The South African air force said a signal received from a life jacket emergency beacon provided evidence there might be survivors.

German Defense Minister Volker Ruehe said the German plane, a Soviet-made model inherited from the former East German army, last was heard from at 4 p.m. Saturday German time (7 a.m. PDT). He said it apparently had crashed into the Atlantic off the coast of Angola.

The German Defense Ministry later said a U.S. military C-141 cargo plane with nine crew members was missing in the same area and is presumed to have crashed.

“We have no information that they collided,” a defense spokesman in Bonn said on condition of anonymity. “But we have information that they went missing at the same time and in the same area. When you add one and one together, … a crash is very probable.”

The exact location of the apparent crash was not known immediately.

A South African air force spokeswoman said a flash picked up by satellite Saturday night at the Johannesburg airport indicated a possible midair collision.

The spokeswoman, Lt. Col. Laverne Machine, said a cargo plane was in the same airspace at the same time as the missing German plane, but she declined to comment further.

A spokeswoman for Air Mobility Command, headquartered at Scott Air Force Base in Illinois, said a U.S. Air Force C-141 Starlifter cargo plane en route from Namibia, in Southern Africa, to Ascension Island, in the South Atlantic, was overdue. “We are presuming it went down in the Atlantic Ocean,” he said.

“We don’t have confirmation of that right now, but we are assuming that,” Sgt. Ellen Schirmer said.

She said officials also are investigating any connection with the German plane, which she noted became missing “about the same time and about the same place that we lost contact” with the C-141.

The C-141, assigned to the 305th Air Mobility wing at McGuire Air Force Base in New Jersey, had just flown cargo from Ascension Island, a British territory, to Namibia and was returning to the island Saturday, Schirmer said.

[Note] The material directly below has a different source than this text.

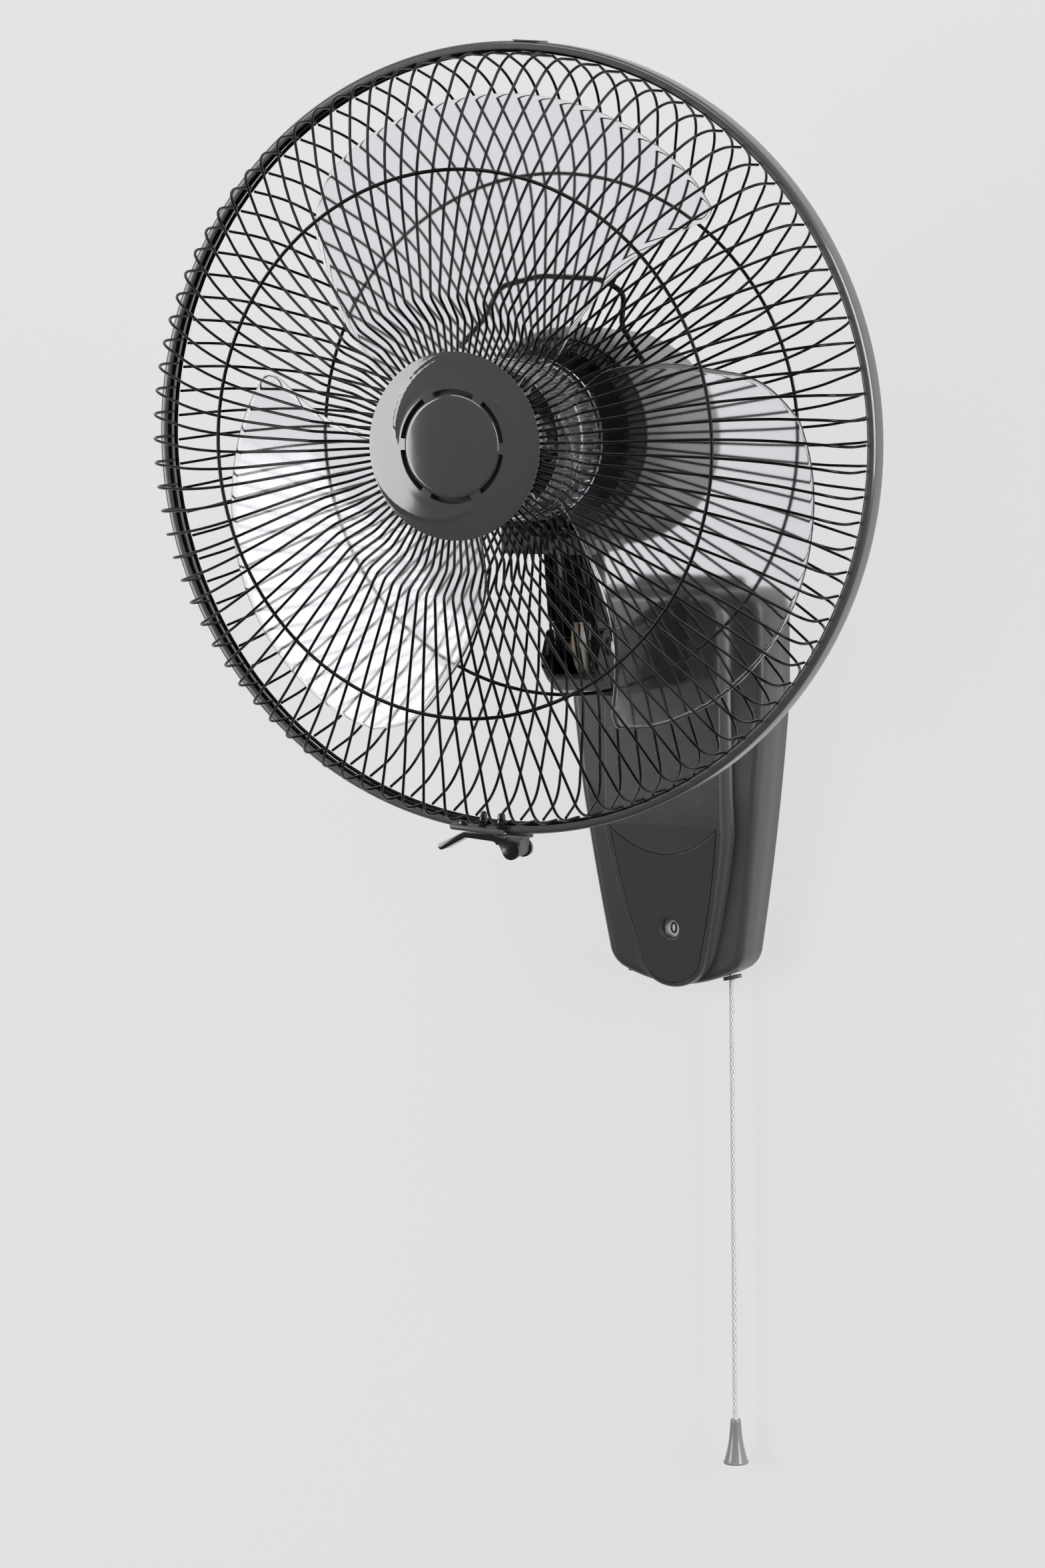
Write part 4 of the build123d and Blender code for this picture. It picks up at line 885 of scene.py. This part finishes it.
# ---------------------------------------------------------------- neck
softened("neck_arm", 1.6, slot="motor_black")
softened("neck_post", 0.6, slot="motor_black")
softened("tilt_pin", 0.5)
softened("tilt_nut", 0.4)


def lead(node, x):
    """An insulated lead that runs down the open fork into the arm."""
    bm = bmesh.new()
    r = 2.2
    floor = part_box(node)[0].z / MM + r + 0.1
    bends = [(x, 83 - reach, 115.8), (x, 82 - reach, 98), (x, 88 - reach, 84), (x, 108 - reach, floor),
             (x, 126 - reach, floor)]
    rod(bm, rounded(bends, [9, 8, 9], 8), r, 14)
    piece(node + "_sleeve", bm, node, wall_at, sharp=60)


lead("lead_cream", 0.0)
lead("lead_white", 5.6)


# ---------------------------------------------------------------- base
def through(a, b, c, steps=10):
    """Points on the arc from a through b to c. Its centre comes from the plane of complex numbers."""
    a, b, c = (complex(*p) for p in (a, b, c))
    w = (c - a) / (b - a)
    centre = (b - a) * (w - abs(w) ** 2) / (w - w.conjugate()) + a
    arm = a - centre
    sweep = (c - centre) / arm
    turn = atan2(sweep.imag, sweep.real)
    spots = [centre + arm * complex(cos(turn * i / steps), sin(turn * i / steps)) for i in range(steps + 1)]
    return [(spot.real, spot.imag) for spot in spots]


def mirrored(right):
    """Closes the right half of an outline, from its top to its foot, with its mirror image."""
    same = 0.01                 # points nearer than this are one
    half = [p for p, q in zip(right, right[1:]) if hypot(p[0] - q[0], p[1] - q[1]) > same] + right[-1:]
    return half + [(-x, z) for x, z in reversed(half) if abs(x) > 1e-6]


def inset(loop, depth):
    """An outline moved inward by a depth, square to its sides."""
    moved = []
    for before, here, after in zip(loop[-1:] + loop[:-1], loop, loop[1:] + loop[:1]):
        here = Vector(here)
        into, out = (here - Vector(before)).normalized(), (Vector(after) - here).normalized()
        one, two = Vector((into.y, -into.x)), Vector((out.y, -out.x))
        mitre = (one + two) / max(0.5, 1 + one.dot(two))
        moved.append(tuple(here + mitre * depth))
    return moved


# Heights, from the middle of the wall screws. The sides turn into the foot at the keel,
# and the panel narrows from its waist and bends back from its knee.
base_top, base_bottom, keel_z = 122.0, -118.5, -109.0
panel_top, panel_waist, panel_bottom = 117.0, -24.0, -118.0
knee_z, window_z = -18.0, -82.0
window_r = 6.05
shell_depth, shell_wall = 37.6, 2.5
panel_depth, panel_rise = 46.9, 10.8
inlay_thick = 1.6

right_half = [(0, base_top)] + through((50, base_top), (60, base_top - 4), (64, base_top - 14), 8)
right_half += through((64, 60), (57, -10), (45, -95), 14)
right_half += through((45, -95), (42.4, -103), (36, keel_z), 6)
right_half += through((36, keel_z), (18, keel_z - 6.8), (0, base_bottom), 8)
housing_loop = mirrored(right_half)

right_half = [(0, panel_top)] + through((26, panel_top), (34.5, panel_top - 3.5), (38, panel_top - 12), 8)
right_half += through((38, panel_waist), (31.6, -61), (22.5, -99.5), 12)
right_half += through((22.5, -99.5), (15.5, -112), (0, panel_bottom), 12)
panel_loop = mirrored(right_half)

right_half = through((0, -37), (18, -32.6), (34.6, -20), 10)
right_half += through((34.6, -20), (28.6, -58), (19.3, -97.6), 12)
right_half += through((19.3, -97.6), (14.2, -109.6), (0, -115.6), 12)
inlay_loop = mirrored(right_half)


def window_loop(r):
    turns = [2 * pi * i / 40 for i in range(40)]
    return [(r * sin(a), window_z + r * cos(a)) for a in turns]


def housing_face(z):
    """How far the housing's front stands from the wall at a height: it leans back both ways."""
    return shell_depth + (2.9 * z / 131 if z > 0 else 11.3 * z / 127.5)


def panel_face(z):
    """The same for the panel, which bends back below its knee."""
    return panel_depth - 13.7 * max(0.0, knee_z - z) / (knee_z - base_bottom)


def skin(bm, rings):
    """Joins rings of (outline, height) with bands of faces. Returns the first ring and the last."""
    loops = [[bm.verts.new((x, -height, z)) for x, z in loop] for loop, height in rings]
    for low, high in zip(loops, loops[1:]):
        count = len(low)
        for i in range(count):
            bm.faces.new((low[i], low[(i + 1) % count], high[(i + 1) % count], high[i]))
    return loops[0], loops[-1]


def cap(bm, *loops):
    """Fills the flat area inside the first loop of vertices and outside the others."""
    edges = [bm.edges.get(pair) for loop in loops for pair in zip(loop, loop[1:] + loop[:1])]
    bmesh.ops.triangle_fill(bm, use_beauty=True, use_dissolve=False, edges=edges)


def bent(bm, foot, face, height):
    """Stretches a shape that is a height deep so that it stands between two faces, at every level."""
    for z in (knee_z, 0):
        geometry = bm.verts[:] + bm.edges[:] + bm.faces[:]
        bmesh.ops.bisect_plane(bm, geom=geometry, plane_co=(0, 0, z), plane_no=(0, 0, 1), dist=1e-4)
    for vert in bm.verts:
        low, high = foot(vert.co.z), face(vert.co.z)
        vert.co.y = -low + vert.co.y * (high - low) / height
    bmesh.ops.recalc_face_normals(bm, faces=bm.faces[:])


def housing():
    """Moulded housing, open behind: draughted sides and a generous front edge."""
    bm = bmesh.new()
    steps = [(shell_wall, 8.0), (shell_wall, 0.1), (0.25, 0.1), (0.0, 0.4), (0.3, 20.0), (0.55, 32.2),
             (0.85, 33.9), (1.5, 35.4), (2.6, 36.7), (4.0, 37.4), (5.4, shell_depth), (5.7, shell_depth)]
    _, front = skin(bm, [(inset(housing_loop, move), height) for move, height in steps])
    cap(bm, front)
    bent(bm, lambda z: 0.0, housing_face, shell_depth)
    piece("housing", bm, "base_shell", wall_at, sharp=50)


def panel():
    """Raised panel: its sides rise out of the housing in a hollow sweep to a rounded ridge.

    The sweep fades out over the lowest part, so that the panel's foot stays round.
    """
    bm = bmesh.new()
    tall, floor, fade = panel_rise, panel_rise - 1.9, 26
    steps = [(-5.6, 0.0), (-4.4, 1.0), (-3.0, 2.3), (-1.8, 4.0), (-0.9, 6.0), (-0.35, 7.9), (0.05, 9.3),
             (0.4, 10.15), (0.8, 10.6), (1.2, tall), (1.32, tall)]
    rings = []
    for move, height in steps:
        loop = []
        slim = inset(panel_loop, max(move, -0.4))
        for (x, z), (slim_x, slim_z) in zip(inset(panel_loop, move), slim):
            share = min(1.0, max(0.0, (z - panel_bottom + 1) / fade))
            loop.append((slim_x + (x - slim_x) * share, slim_z + (z - slim_z) * share))
        rings.append((loop, height))
    _, ridge = skin(bm, rings)
    lip = [(-0.58, tall), (-0.48, tall), (-0.34, tall - 0.16), (-0.28, tall - 0.5), (-0.28, floor),
           (0.3, floor)]
    groove, bed = skin(bm, [(inset(inlay_loop, move), height) for move, height in lip])
    cap(bm, ridge, groove)
    bore, _ = skin(bm, [(window_loop(window_r), floor), (window_loop(window_r), tall - 9.0)])
    cap(bm, bed, bore)
    bent(bm, lambda z: housing_face(z) - 1.5, panel_face, tall)
    piece("front_panel", bm, "base_panel", wall_at, sharp=50)


def inlay():
    """Plate let into the lower panel inside a fine groove, with the window's turned seat in it."""
    bm = bmesh.new()
    thick, face = inlay_thick, inlay_thick - 0.15
    steps = [(0.0, 0.0), (0.0, thick - 0.55), (0.08, thick - 0.3), (0.28, face), (0.42, face)]
    back, front = skin(bm, [(inset(inlay_loop, move), height) for move, height in steps])
    seat = [(7.3, face), (7.2, face), (6.9, thick - 0.3), (6.35, thick - 0.9), (window_r, thick - 1.1),
            (window_r, 0.0)]
    outer, inner = skin(bm, [(window_loop(r), height) for r, height in seat])
    cap(bm, front, outer)
    cap(bm, back, inner)
    bent(bm, lambda z: panel_face(z) - thick, panel_face, thick)
    piece("lower_inlay", bm, "base_inlay", wall_at, sharp=40)


def numeral(bm, stroke, turn, centre, r):
    """Raised figure on the drum's rim. Its stroke is (across, up) in millimetres."""
    bold, sunk, aside = 0.9, 0.45, 1.1
    path = []
    for across, up in stroke:
        a = up / r + turn
        path.append((across + aside, centre.y - (r - sunk) * cos(a), centre.z + (r - sunk) * sin(a)))
    rod(bm, path, bold, 8)


def drum():
    """White drum with the figures 0 to 3 round it, on its stub."""
    low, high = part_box("speed_drum")
    r = (high.z - low.z) / 2 / MM
    centre = (low + high) / 2 / MM
    half, stub, corner = -low.x / MM, 2, 0.5
    bm = bmesh.new()
    profile = [(-half, 0), (-half, r - corner), (-half + corner, r), (half - corner, r), (half, r - corner),
               (half, stub), (high.x / MM, stub), (high.x / MM, 0)]
    lying = Matrix.Translation((0, centre.y, centre.z)) @ Matrix.Rotation(radians(-90), 4, "Z")
    turned(bm, profile, 96, place=lying)
    piece("numbered_drum", bm, "speed_drum", wall_at)
    nought = [(1.6 * sin(2 * pi * i / 24), 2.9 * cos(2 * pi * i / 24)) for i in range(25)]
    one = [(-1.0, 1.7), (0.3, 2.8), (0.3, -2.9)]
    two = [(-1.5, 1.5), (-1.1, 2.6), (0, 2.9), (1.2, 2.4), (1.4, 1.3), (0.8, 0.2), (-1.5, -2.8), (1.6, -2.8)]
    three = [(-1.4, 2.3), (-0.3, 2.9), (1.1, 2.3), (1.1, 0.8), (0.0, 0.2), (1.3, -0.5), (1.3, -2.2),
             (0, -2.9), (-1.4, -2.3)]
    figures = bmesh.new()
    for place, stroke in enumerate((nought, one, two, three)):
        numeral(figures, stroke, radians(90 * place), centre, r)
    piece("drum_figures", figures, "speed_drum", wall_at, sharp=60, slot="black_rubber", stands_for=False)


def eyelet():
    """Flat oval collar that the cord comes out of, leaning with the housing's foot."""
    bm = bmesh.new()
    low, high = (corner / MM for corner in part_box("cord_eyelet"))
    half, thick, bore, flat = (high.x - low.x) / 2, 2.2, 2.0, 0.58
    height, lean_by = -113.5, radians(-14)
    turns = [2 * pi * i / 48 for i in range(48)]
    oval = [(half * cos(a), flat * half * sin(a)) for a in turns]
    pierced(bm, oval, [[(bore * cos(a), bore * sin(a)) for a in turns]], -thick / 2, thick / 2)
    broken(bm, 0.6, 40)
    middle = Matrix.Translation(((low.x + high.x) / 2 + 0.4, (low.y + high.y) / 2, height))
    lean = Matrix.Rotation(lean_by, 4, "Y") @ Matrix.Rotation(radians(90), 4, "X")
    bmesh.ops.transform(bm, matrix=middle @ lean, verts=bm.verts[:])
    piece("cord_collar", bm, "cord_eyelet", wall_at, sharp=50)


def inlet():
    """Rubber ring that lies flush in the housing's foot, where the mains lead goes in."""
    low, high = (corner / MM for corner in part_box("lead_grommet"))
    middle = (low + high) / 2
    r, bore, foot = (high.x - low.x) / 2, 3.6, -111.4
    bm = bmesh.new()
    upright = Matrix.Translation((middle.x, middle.y, 0)) @ Matrix.Rotation(radians(90), 4, "X")
    ring = [(foot, bore), (foot, r), (high.z, r), (high.z, bore)]
    turned(bm, ring, 48, closed=True, corner=0.5, place=upright)
    piece("lead_inlet", bm, "lead_grommet", wall_at)


housing()
panel()
inlay()
drum()
eyelet()
inlet()


# ---------------------------------------------------------------- room and light
def room():
    """A plain pale wall behind the fan. What looks at it sees it evenly bright, under its shadows."""
    size, behind = 12, 0.0006
    bpy.ops.mesh.primitive_plane_add(size=size, location=(0, behind, 0), rotation=(pi / 2, 0, 0))
    wall = bpy.context.object
    wall.name = "backdrop"
    paint = Finish("backdrop_paint", roughness=1.0, specular_ior_level=0.0)
    paint.colour(grey(0.70))
    tree = paint.tree
    rays = tree.nodes.new("ShaderNodeLightPath").outputs
    seen = (Field(paint, rays["Is Camera Ray"]) + Field(paint, rays["Is Glossy Ray"])
            + Field(paint, rays["Is Transmission Ray"]))
    glow = tree.nodes.new("ShaderNodeEmission")
    glow.inputs["Color"].default_value = grey(0.765)
    mix = tree.nodes.new("ShaderNodeMixShader")
    share_of_glow = 0.86
    paint.feed(mix.inputs[0], seen.between(0.0, 1.0) * share_of_glow)
    tree.links.new(paint.shader.outputs[0], mix.inputs[1])
    tree.links.new(glow.outputs[0], mix.inputs[2])
    tree.links.new(mix.outputs[0], tree.nodes["Material Output"].inputs["Surface"])
    wall.data.materials.append(paint.material)


def softbox(name, place, target, size, power):
    """A lit rectangle that faces its target."""
    data = bpy.data.lights.new(name, "AREA")
    data.shape = "RECTANGLE"
    data.size, data.size_y = size
    data.energy = power
    lamp = bpy.data.objects.new(name, data)
    bpy.context.scene.collection.objects.link(lamp)
    lamp.location = place
    lamp.rotation_euler = (Vector(target) - Vector(place)).to_track_quat("-Z", "Y").to_euler()


def studio():
    """Faint light from all round, and three softboxes: left, right and above."""
    world = bpy.data.worlds.new("studio")
    bpy.context.scene.world = world
    world.use_nodes = True
    sky = world.node_tree.nodes["Background"].inputs
    sky["Color"].default_value = grey(1.0)
    sky["Strength"].default_value = 0.12
    softbox("left_box", (-2.0, -2.15, 0.35), (0, -0.25, 0.2), (1.25, 1.7), 56)
    softbox("right_box", (2.7, -1.0, 0.9), (0, -0.2, 0.1), (1.0, 2.4), 94)
    softbox("top_box", (-0.2, -1.8, 2.9), (0, -0.1, 0.1), (2.4, 1.4), 54)


room()
studio()
bpy.context.scene.view_settings.view_transform = "Standard"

The names of the crew members were not released. They “come from Rhode Island to California, so it is difficult to notify their families,” Schirmer said.

The plane left Namibia at 4:11 p.m. local time Saturday and was due at 7:51 p.m. Rescue efforts are being coordinated through the Atlantic Command out of Norfolk, Va., Schirmer said.

The Soviet-made German air force plane was en route from Germany to Cape Town, South Africa, where soldiers were to have participated in a boat race marking the 75th anniversary of the South African navy.

“There is no hope, but we will do everything to find out what happened,” Ruehe said.

No distress call was received by ships or other planes in the area or by satellite, he said.

Presumed killed were 12 German marines, two of their spouses and 10 crew members.

Two German maritime patrol aircraft and a coordination team were dispatched to the area late Sunday to begin looking for wreckage, Ruehe said.

South Africa and France were sending planes as well, and Ruehe said Britain and the United States also had been asked to help.

The Soviet-made Tupolev model from the former East German army was taken over by the Luftwaffe during German reunification in 1990.

It was built in 1989 and was last inspected only a month ago, Ruehe said.

It usually is used for missions related to verifying “open skies” arms control treaties, as well as transporting politicians, although none were aboard this flight.

The crew’s last direct contact with the ground was with controllers in Accra, Ghana, before the plane headed out over the Atlantic. An indirect communication was received when it was 930 miles off the coast of Angola.

It was declared missing after it failed to arrive for a refueling stop in Windhoek, Namibia, and officials determined it had not landed at any other airport.

The last reported Tupolev crash was in August 1996, when a Russian plane carrying miners went down, killing at least 140 people.